Grilled Corn, Nectarine, and Burrata Salad



  • 3 ears corn, shucked
  • 2 Tbsp. extra-virgin olive oil, divided
  • 3 green onions, roots trimmed, left whole
  • 1 cup halved cherry tomatoes
  • 4½ oz. burrata or fresh mozzarella cheese, torn into bite-size pieces
  • 1 large nectarine, pitted and cut into thin wedges
  • ¼ cup basil leaves, torn
  • 1½ Tbsp. apple cider vinegar
  • ¼ tsp. each sea salt and ground black pepper


  1. Preheat a greased grill or grill pan (with lid) to medium-high. Brush corn with one-quarter of the oil. Place corn and onions on grill, cover and grill until onions are charred on one side, about 3 minutes. Transfer onions to a cutting board. Rotate corn and continue to grill until kernels are bright yellow and charred in places, about 10 minutes more.
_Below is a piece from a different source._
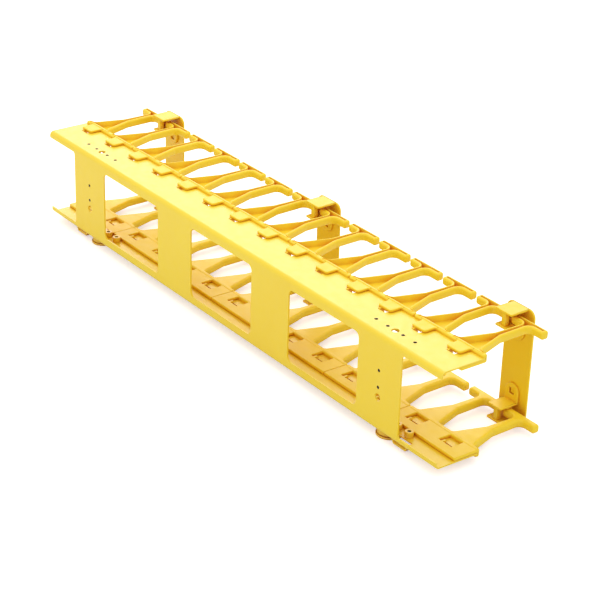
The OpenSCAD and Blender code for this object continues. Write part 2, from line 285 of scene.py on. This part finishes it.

  2. Chop onions and transfer to a platter. Hold a corn cob vertical to a cutting board and slice kernels off with a sharp knife. Repeat with remaining corn and add to platter with onions. Discard cobs.
  3. To platter, add tomatoes, burrata, nectarine, basil, vinegar, salt, and pepper and toss. Let salad stand for 10 minutes. Drizzle with remaining three-quarters of the oil and toss to combine.